### DIRECTIONS FOR THIS TASK
For this exercise, write out exactly, and only, the lines running from the line that contains "if body.Shape.isNull() or" through the line that contains "obj.matrix_world = world".

### THE INPUT
• • •
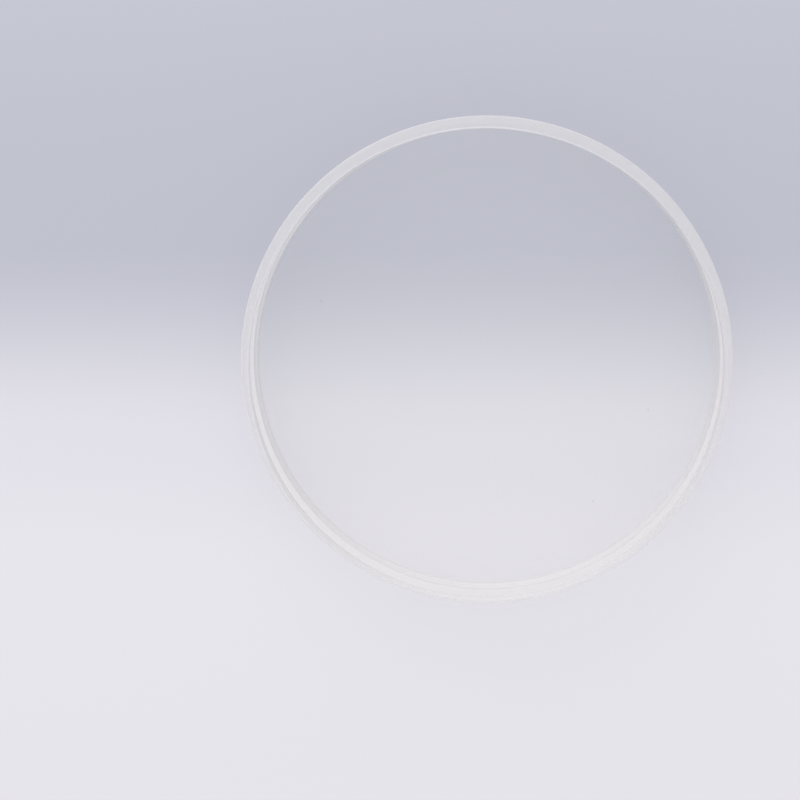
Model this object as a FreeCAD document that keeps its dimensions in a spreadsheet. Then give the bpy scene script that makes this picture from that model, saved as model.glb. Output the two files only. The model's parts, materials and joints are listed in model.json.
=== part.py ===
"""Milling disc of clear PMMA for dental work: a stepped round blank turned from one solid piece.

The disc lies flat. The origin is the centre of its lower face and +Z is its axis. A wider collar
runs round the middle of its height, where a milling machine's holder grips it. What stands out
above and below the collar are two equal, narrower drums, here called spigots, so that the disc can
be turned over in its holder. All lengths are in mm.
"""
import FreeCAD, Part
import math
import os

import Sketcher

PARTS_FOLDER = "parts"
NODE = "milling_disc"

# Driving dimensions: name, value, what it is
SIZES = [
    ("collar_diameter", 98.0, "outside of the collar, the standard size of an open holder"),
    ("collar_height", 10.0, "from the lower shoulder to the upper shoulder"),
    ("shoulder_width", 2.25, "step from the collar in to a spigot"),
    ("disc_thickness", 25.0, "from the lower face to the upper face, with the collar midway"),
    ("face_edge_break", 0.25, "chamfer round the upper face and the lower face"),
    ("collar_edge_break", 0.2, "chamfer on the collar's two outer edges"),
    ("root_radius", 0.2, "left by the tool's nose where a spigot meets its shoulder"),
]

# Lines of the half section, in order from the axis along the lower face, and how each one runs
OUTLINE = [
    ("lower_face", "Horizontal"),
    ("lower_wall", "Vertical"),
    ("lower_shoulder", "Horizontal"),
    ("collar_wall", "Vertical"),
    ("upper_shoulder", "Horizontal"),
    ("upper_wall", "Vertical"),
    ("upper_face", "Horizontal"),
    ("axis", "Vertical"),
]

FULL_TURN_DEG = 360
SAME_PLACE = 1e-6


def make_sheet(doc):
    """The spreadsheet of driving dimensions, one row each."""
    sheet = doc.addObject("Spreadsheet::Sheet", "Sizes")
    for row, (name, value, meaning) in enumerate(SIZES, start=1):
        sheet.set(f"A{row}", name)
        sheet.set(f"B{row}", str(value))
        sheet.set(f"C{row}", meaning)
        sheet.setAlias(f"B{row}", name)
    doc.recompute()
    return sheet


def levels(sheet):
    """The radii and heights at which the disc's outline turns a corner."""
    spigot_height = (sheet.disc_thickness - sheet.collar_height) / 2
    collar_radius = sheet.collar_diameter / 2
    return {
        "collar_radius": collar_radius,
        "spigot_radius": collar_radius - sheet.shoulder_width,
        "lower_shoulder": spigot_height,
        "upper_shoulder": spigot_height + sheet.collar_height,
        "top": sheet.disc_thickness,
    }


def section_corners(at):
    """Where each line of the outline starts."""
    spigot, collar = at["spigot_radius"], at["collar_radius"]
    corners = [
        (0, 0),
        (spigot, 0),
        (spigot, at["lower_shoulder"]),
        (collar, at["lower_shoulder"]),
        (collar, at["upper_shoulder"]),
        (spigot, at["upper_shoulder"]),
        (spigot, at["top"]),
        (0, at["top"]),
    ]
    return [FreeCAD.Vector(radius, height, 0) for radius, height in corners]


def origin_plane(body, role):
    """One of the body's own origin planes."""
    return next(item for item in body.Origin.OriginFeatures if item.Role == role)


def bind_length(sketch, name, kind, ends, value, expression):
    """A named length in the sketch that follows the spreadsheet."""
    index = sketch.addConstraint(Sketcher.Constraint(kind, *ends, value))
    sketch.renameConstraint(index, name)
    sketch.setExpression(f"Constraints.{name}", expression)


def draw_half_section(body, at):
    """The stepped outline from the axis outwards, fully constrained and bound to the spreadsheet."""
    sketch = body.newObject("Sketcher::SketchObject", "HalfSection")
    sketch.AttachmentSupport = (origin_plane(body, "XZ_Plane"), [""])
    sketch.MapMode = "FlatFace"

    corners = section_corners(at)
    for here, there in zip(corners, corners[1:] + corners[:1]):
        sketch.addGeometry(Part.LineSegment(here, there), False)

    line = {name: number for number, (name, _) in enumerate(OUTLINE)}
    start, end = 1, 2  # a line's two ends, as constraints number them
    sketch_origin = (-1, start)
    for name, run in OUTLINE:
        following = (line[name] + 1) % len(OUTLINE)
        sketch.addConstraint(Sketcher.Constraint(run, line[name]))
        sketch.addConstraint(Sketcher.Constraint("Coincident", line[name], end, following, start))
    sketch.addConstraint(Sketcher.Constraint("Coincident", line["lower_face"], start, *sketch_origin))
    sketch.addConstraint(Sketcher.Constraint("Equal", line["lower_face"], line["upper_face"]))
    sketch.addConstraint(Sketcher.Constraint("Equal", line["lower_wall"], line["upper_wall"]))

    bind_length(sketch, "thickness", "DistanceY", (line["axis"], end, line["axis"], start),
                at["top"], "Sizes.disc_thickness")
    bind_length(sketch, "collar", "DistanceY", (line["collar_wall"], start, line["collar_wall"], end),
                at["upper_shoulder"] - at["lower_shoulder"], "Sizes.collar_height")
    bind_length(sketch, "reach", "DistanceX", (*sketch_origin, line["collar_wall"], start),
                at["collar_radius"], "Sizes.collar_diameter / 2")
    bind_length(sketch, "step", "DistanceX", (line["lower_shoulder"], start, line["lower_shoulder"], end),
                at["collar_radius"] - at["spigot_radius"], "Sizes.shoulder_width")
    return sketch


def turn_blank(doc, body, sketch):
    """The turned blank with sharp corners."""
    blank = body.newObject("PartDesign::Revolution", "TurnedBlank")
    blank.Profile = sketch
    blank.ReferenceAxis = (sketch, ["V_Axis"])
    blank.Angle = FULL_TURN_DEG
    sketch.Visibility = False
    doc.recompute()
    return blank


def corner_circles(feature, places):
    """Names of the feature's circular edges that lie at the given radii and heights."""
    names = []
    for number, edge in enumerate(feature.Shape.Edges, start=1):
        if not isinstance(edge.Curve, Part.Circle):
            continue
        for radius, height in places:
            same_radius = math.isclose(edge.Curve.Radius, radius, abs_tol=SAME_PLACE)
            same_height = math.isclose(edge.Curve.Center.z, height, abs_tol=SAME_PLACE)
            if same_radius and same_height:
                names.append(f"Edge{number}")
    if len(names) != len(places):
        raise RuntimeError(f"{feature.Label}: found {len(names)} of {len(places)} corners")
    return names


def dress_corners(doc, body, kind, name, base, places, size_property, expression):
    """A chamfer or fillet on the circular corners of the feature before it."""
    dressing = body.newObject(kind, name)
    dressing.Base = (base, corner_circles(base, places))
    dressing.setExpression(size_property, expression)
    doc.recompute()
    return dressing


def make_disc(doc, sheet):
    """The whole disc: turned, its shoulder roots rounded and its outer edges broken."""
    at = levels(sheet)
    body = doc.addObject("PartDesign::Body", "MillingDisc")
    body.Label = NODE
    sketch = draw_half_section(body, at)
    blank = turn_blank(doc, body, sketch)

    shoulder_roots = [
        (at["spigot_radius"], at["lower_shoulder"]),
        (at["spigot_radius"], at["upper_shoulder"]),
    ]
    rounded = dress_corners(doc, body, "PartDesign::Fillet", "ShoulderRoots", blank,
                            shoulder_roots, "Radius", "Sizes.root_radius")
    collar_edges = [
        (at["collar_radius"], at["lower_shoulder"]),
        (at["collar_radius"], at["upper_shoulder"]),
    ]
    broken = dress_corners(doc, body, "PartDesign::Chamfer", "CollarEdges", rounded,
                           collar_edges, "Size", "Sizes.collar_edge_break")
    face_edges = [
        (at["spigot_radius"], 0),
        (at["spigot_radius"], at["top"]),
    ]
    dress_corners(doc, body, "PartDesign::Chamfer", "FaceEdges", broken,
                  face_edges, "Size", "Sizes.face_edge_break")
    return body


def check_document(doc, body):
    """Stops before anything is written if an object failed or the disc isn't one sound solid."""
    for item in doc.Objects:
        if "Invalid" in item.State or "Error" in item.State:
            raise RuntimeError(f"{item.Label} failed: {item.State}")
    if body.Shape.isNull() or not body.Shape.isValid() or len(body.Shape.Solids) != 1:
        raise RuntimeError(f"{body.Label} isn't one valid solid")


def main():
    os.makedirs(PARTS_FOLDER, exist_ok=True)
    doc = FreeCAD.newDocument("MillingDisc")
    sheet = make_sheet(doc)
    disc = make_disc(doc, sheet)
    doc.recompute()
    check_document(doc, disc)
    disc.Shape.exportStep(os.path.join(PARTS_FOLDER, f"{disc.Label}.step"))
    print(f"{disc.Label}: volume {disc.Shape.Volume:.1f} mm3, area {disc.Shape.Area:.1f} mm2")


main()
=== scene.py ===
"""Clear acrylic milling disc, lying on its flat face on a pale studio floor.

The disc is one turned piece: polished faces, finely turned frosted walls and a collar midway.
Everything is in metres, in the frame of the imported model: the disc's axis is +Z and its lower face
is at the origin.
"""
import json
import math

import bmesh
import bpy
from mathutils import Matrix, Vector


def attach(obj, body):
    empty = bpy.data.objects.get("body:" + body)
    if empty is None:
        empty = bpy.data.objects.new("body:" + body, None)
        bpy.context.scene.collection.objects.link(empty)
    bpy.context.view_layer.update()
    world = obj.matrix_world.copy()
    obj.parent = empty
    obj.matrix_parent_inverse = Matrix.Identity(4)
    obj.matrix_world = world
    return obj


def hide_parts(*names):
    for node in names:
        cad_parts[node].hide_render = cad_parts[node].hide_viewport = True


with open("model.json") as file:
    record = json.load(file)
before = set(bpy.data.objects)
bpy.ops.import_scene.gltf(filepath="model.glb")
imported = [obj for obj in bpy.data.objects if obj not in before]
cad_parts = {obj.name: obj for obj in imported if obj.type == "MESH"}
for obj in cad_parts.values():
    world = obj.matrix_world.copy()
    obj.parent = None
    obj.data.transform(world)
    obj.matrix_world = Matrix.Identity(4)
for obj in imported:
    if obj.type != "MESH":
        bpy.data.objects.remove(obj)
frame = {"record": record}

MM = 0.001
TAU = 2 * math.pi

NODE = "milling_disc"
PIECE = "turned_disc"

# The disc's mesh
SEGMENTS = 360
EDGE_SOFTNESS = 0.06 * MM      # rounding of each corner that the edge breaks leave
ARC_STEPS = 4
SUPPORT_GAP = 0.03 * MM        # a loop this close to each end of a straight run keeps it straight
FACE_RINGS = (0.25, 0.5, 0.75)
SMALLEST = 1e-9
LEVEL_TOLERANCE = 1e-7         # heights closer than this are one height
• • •
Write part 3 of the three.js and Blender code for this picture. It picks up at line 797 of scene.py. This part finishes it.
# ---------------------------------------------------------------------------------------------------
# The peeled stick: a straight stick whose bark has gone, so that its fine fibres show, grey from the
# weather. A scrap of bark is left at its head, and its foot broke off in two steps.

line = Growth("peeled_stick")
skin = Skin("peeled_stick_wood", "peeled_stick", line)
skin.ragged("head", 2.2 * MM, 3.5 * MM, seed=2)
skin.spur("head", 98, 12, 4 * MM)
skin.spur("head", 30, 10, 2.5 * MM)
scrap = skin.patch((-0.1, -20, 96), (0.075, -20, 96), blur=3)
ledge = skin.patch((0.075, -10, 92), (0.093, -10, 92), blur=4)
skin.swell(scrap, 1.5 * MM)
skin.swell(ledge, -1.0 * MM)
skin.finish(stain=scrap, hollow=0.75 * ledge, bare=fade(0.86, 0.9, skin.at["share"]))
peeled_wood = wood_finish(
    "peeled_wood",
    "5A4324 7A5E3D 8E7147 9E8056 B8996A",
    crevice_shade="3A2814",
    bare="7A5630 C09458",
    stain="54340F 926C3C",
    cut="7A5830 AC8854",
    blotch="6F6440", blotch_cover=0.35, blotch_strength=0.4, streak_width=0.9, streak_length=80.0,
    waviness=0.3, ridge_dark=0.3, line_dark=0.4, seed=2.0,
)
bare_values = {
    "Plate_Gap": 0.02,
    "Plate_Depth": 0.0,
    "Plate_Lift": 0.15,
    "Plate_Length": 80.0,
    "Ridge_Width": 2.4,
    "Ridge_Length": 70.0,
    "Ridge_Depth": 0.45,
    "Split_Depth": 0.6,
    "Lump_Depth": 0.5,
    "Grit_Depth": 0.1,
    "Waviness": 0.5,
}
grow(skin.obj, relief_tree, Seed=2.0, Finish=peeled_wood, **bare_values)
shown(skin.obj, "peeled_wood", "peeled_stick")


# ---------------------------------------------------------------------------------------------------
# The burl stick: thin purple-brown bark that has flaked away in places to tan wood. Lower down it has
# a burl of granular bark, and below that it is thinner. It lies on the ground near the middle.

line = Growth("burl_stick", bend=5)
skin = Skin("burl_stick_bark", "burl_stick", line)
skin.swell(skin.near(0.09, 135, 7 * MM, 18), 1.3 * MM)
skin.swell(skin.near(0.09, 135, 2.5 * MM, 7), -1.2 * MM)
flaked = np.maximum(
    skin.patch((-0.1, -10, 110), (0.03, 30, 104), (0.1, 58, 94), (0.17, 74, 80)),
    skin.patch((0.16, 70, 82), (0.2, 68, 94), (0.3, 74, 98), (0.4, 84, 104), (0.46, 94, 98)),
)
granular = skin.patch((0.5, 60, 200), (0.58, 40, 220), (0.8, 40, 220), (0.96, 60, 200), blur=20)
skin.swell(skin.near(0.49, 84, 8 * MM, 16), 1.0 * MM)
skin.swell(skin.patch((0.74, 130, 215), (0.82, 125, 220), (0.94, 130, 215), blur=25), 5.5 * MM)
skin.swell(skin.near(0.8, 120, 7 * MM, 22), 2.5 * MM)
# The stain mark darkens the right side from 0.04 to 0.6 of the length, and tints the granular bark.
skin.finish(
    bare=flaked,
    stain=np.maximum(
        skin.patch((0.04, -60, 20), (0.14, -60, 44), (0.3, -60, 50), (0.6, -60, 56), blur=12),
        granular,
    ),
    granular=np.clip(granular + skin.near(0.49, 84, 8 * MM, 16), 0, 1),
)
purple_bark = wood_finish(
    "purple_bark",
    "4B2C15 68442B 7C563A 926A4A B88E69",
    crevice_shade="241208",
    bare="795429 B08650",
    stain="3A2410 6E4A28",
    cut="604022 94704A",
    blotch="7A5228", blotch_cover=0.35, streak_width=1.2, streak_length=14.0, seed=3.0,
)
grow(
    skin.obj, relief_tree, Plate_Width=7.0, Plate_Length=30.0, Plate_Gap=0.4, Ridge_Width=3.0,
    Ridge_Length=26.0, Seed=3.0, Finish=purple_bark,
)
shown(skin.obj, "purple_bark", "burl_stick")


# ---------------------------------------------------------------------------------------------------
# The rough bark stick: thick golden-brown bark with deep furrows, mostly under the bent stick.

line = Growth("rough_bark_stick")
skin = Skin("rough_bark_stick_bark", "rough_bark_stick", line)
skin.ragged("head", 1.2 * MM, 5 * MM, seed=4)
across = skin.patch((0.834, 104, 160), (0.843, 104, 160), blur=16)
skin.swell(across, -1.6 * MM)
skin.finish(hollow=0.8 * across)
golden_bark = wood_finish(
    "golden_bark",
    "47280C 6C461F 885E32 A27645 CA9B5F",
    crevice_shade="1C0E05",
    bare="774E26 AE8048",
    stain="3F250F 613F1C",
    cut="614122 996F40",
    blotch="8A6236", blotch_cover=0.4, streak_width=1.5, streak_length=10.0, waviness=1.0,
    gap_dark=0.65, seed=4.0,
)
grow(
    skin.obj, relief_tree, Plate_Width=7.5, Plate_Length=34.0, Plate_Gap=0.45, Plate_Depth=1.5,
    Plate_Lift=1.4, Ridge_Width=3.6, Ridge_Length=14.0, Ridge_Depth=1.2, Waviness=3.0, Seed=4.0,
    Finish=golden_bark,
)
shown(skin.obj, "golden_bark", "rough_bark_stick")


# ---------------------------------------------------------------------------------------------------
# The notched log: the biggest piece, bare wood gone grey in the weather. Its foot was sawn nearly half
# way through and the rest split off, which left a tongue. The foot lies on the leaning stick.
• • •
### ANSWER TO THE PROBLEM
    if body.Shape.isNull() or not body.Shape.isValid() or len(body.Shape.Solids) != 1:
        raise RuntimeError(f"{body.Label} isn't one valid solid")


def main():
    os.makedirs(PARTS_FOLDER, exist_ok=True)
    doc = FreeCAD.newDocument("MillingDisc")
    sheet = make_sheet(doc)
    disc = make_disc(doc, sheet)
    doc.recompute()
    check_document(doc, disc)
    disc.Shape.exportStep(os.path.join(PARTS_FOLDER, f"{disc.Label}.step"))
    print(f"{disc.Label}: volume {disc.Shape.Volume:.1f} mm3, area {disc.Shape.Area:.1f} mm2")


main()
=== scene.py ===
"""Clear acrylic milling disc, lying on its flat face on a pale studio floor.

The disc is one turned piece: polished faces, finely turned frosted walls and a collar midway.
Everything is in metres, in the frame of the imported model: the disc's axis is +Z and its lower face
is at the origin.
"""
import json
import math

import bmesh
import bpy
from mathutils import Matrix, Vector


def attach(obj, body):
    empty = bpy.data.objects.get("body:" + body)
    if empty is None:
        empty = bpy.data.objects.new("body:" + body, None)
        bpy.context.scene.collection.objects.link(empty)
    bpy.context.view_layer.update()
    world = obj.matrix_world.copy()
    obj.parent = empty
    obj.matrix_parent_inverse = Matrix.Identity(4)
    obj.matrix_world = world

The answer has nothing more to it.